-- RAW DATA start --

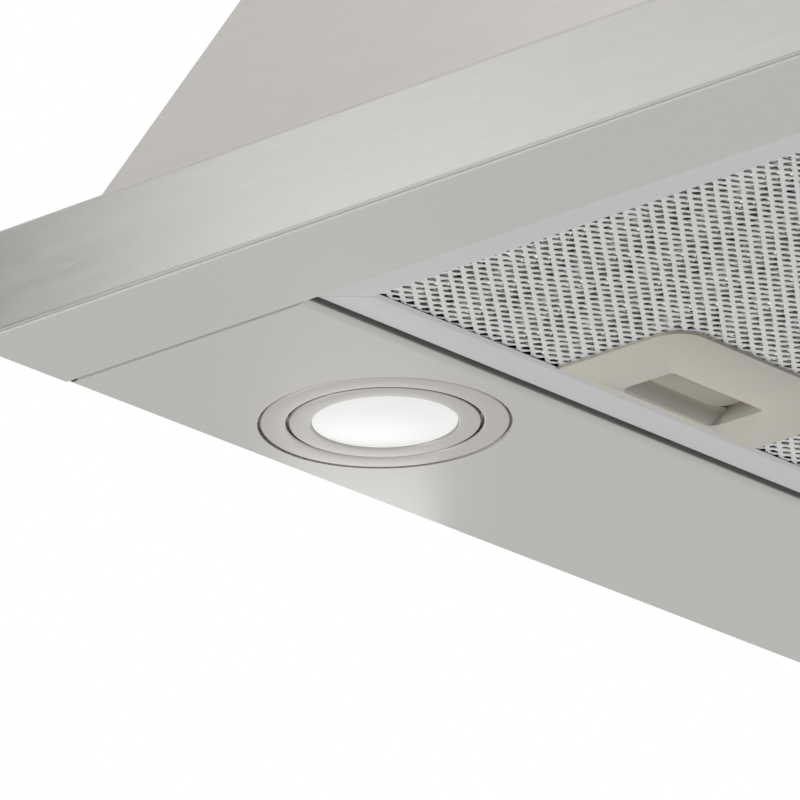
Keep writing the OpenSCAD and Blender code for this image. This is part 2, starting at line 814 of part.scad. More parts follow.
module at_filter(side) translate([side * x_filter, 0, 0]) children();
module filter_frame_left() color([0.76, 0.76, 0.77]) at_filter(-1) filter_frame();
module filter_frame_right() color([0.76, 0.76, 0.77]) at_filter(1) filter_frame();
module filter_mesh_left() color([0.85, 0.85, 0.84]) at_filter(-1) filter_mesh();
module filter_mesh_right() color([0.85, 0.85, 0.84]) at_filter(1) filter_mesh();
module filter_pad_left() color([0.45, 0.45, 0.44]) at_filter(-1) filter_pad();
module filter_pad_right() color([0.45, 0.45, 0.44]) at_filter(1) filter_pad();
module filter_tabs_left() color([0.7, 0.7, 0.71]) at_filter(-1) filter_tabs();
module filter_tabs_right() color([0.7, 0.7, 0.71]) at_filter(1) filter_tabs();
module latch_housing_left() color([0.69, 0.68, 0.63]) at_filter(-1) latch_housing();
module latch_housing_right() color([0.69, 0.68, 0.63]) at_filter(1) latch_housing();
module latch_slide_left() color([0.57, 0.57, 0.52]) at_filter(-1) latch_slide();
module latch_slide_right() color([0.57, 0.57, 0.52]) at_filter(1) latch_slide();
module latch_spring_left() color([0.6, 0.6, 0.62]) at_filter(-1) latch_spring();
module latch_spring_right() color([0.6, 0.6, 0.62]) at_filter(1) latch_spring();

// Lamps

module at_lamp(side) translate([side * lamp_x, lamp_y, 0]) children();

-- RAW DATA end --

:: TASK OBJECTIVE ::
Reproduce the material above, every line of it, exactly.

:: WRITTEN RESPONSE ::
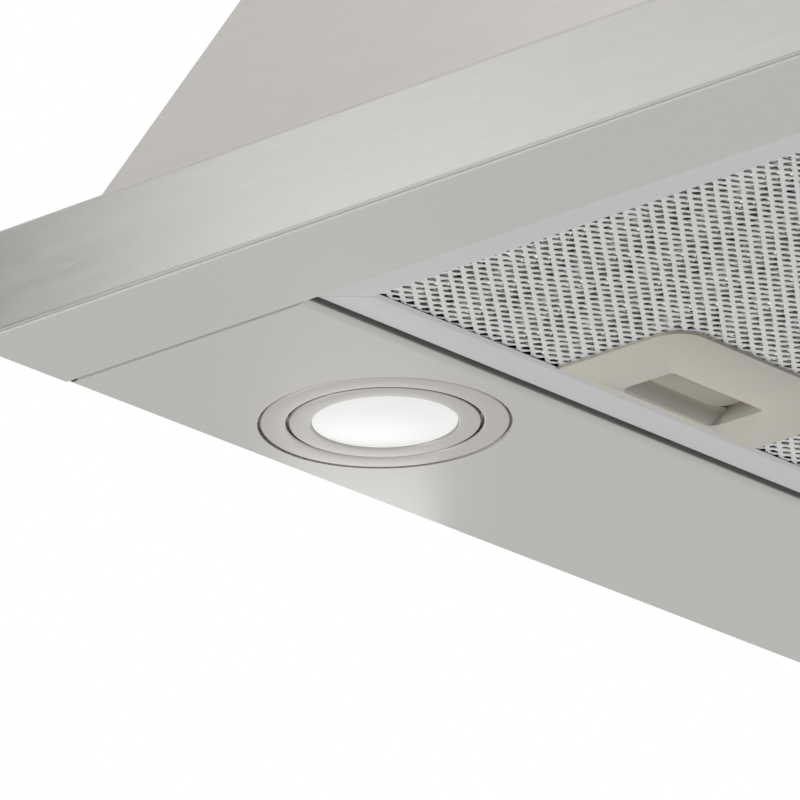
Keep writing the OpenSCAD and Blender code for this image. This is part 2, starting at line 814 of part.scad. More parts follow.
module at_filter(side) translate([side * x_filter, 0, 0]) children();
module filter_frame_left() color([0.76, 0.76, 0.77]) at_filter(-1) filter_frame();
module filter_frame_right() color([0.76, 0.76, 0.77]) at_filter(1) filter_frame();
module filter_mesh_left() color([0.85, 0.85, 0.84]) at_filter(-1) filter_mesh();
module filter_mesh_right() color([0.85, 0.85, 0.84]) at_filter(1) filter_mesh();
module filter_pad_left() color([0.45, 0.45, 0.44]) at_filter(-1) filter_pad();
module filter_pad_right() color([0.45, 0.45, 0.44]) at_filter(1) filter_pad();
module filter_tabs_left() color([0.7, 0.7, 0.71]) at_filter(-1) filter_tabs();
module filter_tabs_right() color([0.7, 0.7, 0.71]) at_filter(1) filter_tabs();
module latch_housing_left() color([0.69, 0.68, 0.63]) at_filter(-1) latch_housing();
module latch_housing_right() color([0.69, 0.68, 0.63]) at_filter(1) latch_housing();
module latch_slide_left() color([0.57, 0.57, 0.52]) at_filter(-1) latch_slide();
module latch_slide_right() color([0.57, 0.57, 0.52]) at_filter(1) latch_slide();
module latch_spring_left() color([0.6, 0.6, 0.62]) at_filter(-1) latch_spring();
module latch_spring_right() color([0.6, 0.6, 0.62]) at_filter(1) latch_spring();

// Lamps

module at_lamp(side) translate([side * lamp_x, lamp_y, 0]) children();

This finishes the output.